▸ The exercise
Your task is to extract every line from the material below exactly.

▸ Material provided
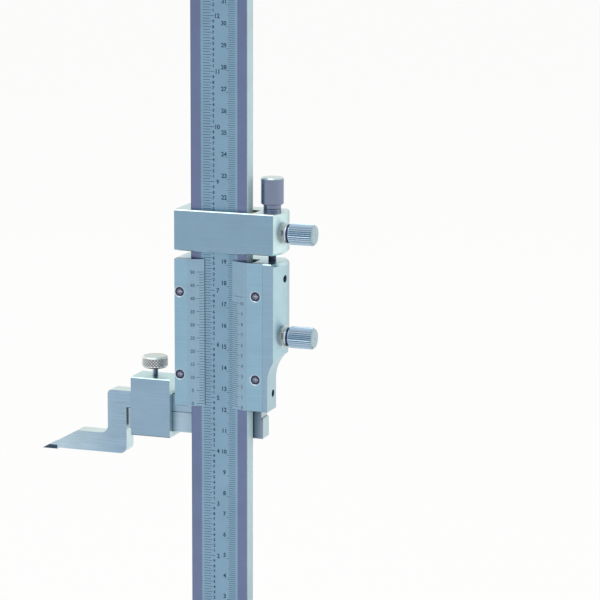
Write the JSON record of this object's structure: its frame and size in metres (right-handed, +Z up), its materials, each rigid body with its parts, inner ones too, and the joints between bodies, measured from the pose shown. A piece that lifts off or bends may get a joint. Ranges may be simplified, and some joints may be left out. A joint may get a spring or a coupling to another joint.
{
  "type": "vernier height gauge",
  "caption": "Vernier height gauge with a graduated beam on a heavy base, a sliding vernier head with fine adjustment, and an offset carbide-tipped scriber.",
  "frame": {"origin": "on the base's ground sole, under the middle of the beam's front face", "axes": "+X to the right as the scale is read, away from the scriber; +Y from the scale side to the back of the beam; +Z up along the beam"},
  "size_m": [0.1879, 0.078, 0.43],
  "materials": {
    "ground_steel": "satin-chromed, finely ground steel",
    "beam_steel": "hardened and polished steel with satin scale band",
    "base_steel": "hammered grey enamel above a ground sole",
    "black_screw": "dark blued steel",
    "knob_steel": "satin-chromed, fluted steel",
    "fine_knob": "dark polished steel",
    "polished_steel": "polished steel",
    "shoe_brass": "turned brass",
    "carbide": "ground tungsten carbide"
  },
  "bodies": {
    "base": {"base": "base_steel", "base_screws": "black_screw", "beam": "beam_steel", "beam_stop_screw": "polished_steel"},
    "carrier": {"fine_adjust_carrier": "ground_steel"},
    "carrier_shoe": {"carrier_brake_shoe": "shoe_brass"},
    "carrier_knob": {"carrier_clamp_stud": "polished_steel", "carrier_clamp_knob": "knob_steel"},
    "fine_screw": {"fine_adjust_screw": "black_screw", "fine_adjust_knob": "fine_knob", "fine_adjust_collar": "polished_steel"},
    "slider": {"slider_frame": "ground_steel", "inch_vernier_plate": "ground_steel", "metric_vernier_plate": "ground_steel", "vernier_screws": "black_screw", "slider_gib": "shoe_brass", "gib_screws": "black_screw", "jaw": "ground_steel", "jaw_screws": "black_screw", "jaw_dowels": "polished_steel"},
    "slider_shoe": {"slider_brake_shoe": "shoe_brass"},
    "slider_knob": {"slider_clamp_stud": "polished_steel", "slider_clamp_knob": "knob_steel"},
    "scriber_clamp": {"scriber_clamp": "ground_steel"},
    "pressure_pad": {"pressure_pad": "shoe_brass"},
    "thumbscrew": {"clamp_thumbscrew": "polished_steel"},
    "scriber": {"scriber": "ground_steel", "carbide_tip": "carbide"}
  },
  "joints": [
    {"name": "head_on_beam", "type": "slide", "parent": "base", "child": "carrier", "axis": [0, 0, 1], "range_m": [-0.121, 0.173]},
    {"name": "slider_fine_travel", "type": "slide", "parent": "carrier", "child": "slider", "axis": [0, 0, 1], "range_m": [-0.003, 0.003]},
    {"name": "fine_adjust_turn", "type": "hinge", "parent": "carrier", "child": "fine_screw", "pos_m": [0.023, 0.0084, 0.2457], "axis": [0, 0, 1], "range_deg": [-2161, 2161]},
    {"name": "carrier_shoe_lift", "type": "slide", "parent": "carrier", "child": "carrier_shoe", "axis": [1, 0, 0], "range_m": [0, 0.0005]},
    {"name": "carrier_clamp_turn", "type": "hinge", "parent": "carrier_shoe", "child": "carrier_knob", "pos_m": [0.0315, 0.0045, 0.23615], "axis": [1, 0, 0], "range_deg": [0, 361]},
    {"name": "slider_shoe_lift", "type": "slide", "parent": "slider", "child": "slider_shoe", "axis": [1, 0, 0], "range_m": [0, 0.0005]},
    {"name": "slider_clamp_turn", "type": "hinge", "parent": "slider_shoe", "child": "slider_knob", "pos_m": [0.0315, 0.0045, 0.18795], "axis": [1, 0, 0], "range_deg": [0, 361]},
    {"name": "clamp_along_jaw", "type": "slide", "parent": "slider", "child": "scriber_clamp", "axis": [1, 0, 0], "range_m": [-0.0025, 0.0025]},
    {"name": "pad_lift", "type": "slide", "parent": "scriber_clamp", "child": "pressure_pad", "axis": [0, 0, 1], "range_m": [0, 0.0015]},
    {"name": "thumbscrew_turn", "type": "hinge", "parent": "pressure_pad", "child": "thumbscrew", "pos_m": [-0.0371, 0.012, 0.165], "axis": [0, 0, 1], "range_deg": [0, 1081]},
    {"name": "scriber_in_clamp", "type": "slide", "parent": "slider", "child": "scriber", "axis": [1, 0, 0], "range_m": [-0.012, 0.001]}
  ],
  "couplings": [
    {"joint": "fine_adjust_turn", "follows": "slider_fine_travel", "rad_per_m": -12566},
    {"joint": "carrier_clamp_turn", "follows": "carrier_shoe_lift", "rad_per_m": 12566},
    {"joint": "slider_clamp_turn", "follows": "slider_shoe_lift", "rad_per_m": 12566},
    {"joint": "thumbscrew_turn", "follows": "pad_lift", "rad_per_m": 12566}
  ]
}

▸ Task output
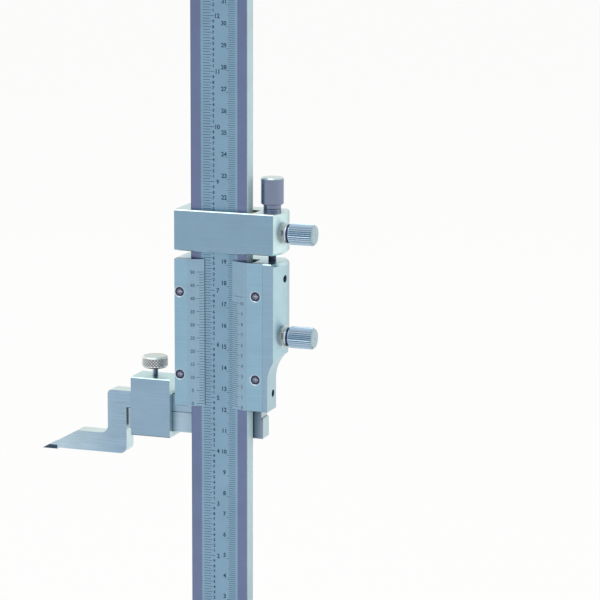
Write the JSON record of this object's structure: its frame and size in metres (right-handed, +Z up), its materials, each rigid body with its parts, inner ones too, and the joints between bodies, measured from the pose shown. A piece that lifts off or bends may get a joint. Ranges may be simplified, and some joints may be left out. A joint may get a spring or a coupling to another joint.
{
  "type": "vernier height gauge",
  "caption": "Vernier height gauge with a graduated beam on a heavy base, a sliding vernier head with fine adjustment, and an offset carbide-tipped scriber.",
  "frame": {"origin": "on the base's ground sole, under the middle of the beam's front face", "axes": "+X to the right as the scale is read, away from the scriber; +Y from the scale side to the back of the beam; +Z up along the beam"},
  "size_m": [0.1879, 0.078, 0.43],
  "materials": {
    "ground_steel": "satin-chromed, finely ground steel",
    "beam_steel": "hardened and polished steel with satin scale band",
    "base_steel": "hammered grey enamel above a ground sole",
    "black_screw": "dark blued steel",
    "knob_steel": "satin-chromed, fluted steel",
    "fine_knob": "dark polished steel",
    "polished_steel": "polished steel",
    "shoe_brass": "turned brass",
    "carbide": "ground tungsten carbide"
  },
  "bodies": {
    "base": {"base": "base_steel", "base_screws": "black_screw", "beam": "beam_steel", "beam_stop_screw": "polished_steel"},
    "carrier": {"fine_adjust_carrier": "ground_steel"},
    "carrier_shoe": {"carrier_brake_shoe": "shoe_brass"},
    "carrier_knob": {"carrier_clamp_stud": "polished_steel", "carrier_clamp_knob": "knob_steel"},
    "fine_screw": {"fine_adjust_screw": "black_screw", "fine_adjust_knob": "fine_knob", "fine_adjust_collar": "polished_steel"},
    "slider": {"slider_frame": "ground_steel", "inch_vernier_plate": "ground_steel", "metric_vernier_plate": "ground_steel", "vernier_screws": "black_screw", "slider_gib": "shoe_brass", "gib_screws": "black_screw", "jaw": "ground_steel", "jaw_screws": "black_screw", "jaw_dowels": "polished_steel"},
    "slider_shoe": {"slider_brake_shoe": "shoe_brass"},
    "slider_knob": {"slider_clamp_stud": "polished_steel", "slider_clamp_knob": "knob_steel"},
    "scriber_clamp": {"scriber_clamp": "ground_steel"},
    "pressure_pad": {"pressure_pad": "shoe_brass"},
    "thumbscrew": {"clamp_thumbscrew": "polished_steel"},
    "scriber": {"scriber": "ground_steel", "carbide_tip": "carbide"}
  },
  "joints": [
    {"name": "head_on_beam", "type": "slide", "parent": "base", "child": "carrier", "axis": [0, 0, 1], "range_m": [-0.121, 0.173]},
    {"name": "slider_fine_travel", "type": "slide", "parent": "carrier", "child": "slider", "axis": [0, 0, 1], "range_m": [-0.003, 0.003]},
    {"name": "fine_adjust_turn", "type": "hinge", "parent": "carrier", "child": "fine_screw", "pos_m": [0.023, 0.0084, 0.2457], "axis": [0, 0, 1], "range_deg": [-2161, 2161]},
    {"name": "carrier_shoe_lift", "type": "slide", "parent": "carrier", "child": "carrier_shoe", "axis": [1, 0, 0], "range_m": [0, 0.0005]},
    {"name": "carrier_clamp_turn", "type": "hinge", "parent": "carrier_shoe", "child": "carrier_knob", "pos_m": [0.0315, 0.0045, 0.23615], "axis": [1, 0, 0], "range_deg": [0, 361]},
    {"name": "slider_shoe_lift", "type": "slide", "parent": "slider", "child": "slider_shoe", "axis": [1, 0, 0], "range_m": [0, 0.0005]},
    {"name": "slider_clamp_turn", "type": "hinge", "parent": "slider_shoe", "child": "slider_knob", "pos_m": [0.0315, 0.0045, 0.18795], "axis": [1, 0, 0], "range_deg": [0, 361]},
    {"name": "clamp_along_jaw", "type": "slide", "parent": "slider", "child": "scriber_clamp", "axis": [1, 0, 0], "range_m": [-0.0025, 0.0025]},
    {"name": "pad_lift", "type": "slide", "parent": "scriber_clamp", "child": "pressure_pad", "axis": [0, 0, 1], "range_m": [0, 0.0015]},
    {"name": "thumbscrew_turn", "type": "hinge", "parent": "pressure_pad", "child": "thumbscrew", "pos_m": [-0.0371, 0.012, 0.165], "axis": [0, 0, 1], "range_deg": [0, 1081]},
    {"name": "scriber_in_clamp", "type": "slide", "parent": "slider", "child": "scriber", "axis": [1, 0, 0], "range_m": [-0.012, 0.001]}
  ],
  "couplings": [
    {"joint": "fine_adjust_turn", "follows": "slider_fine_travel", "rad_per_m": -12566},
    {"joint": "carrier_clamp_turn", "follows": "carrier_shoe_lift", "rad_per_m": 12566},
    {"joint": "slider_clamp_turn", "follows": "slider_shoe_lift", "rad_per_m": 12566},
    {"joint": "thumbscrew_turn", "follows": "pad_lift", "rad_per_m": 12566}
  ]
}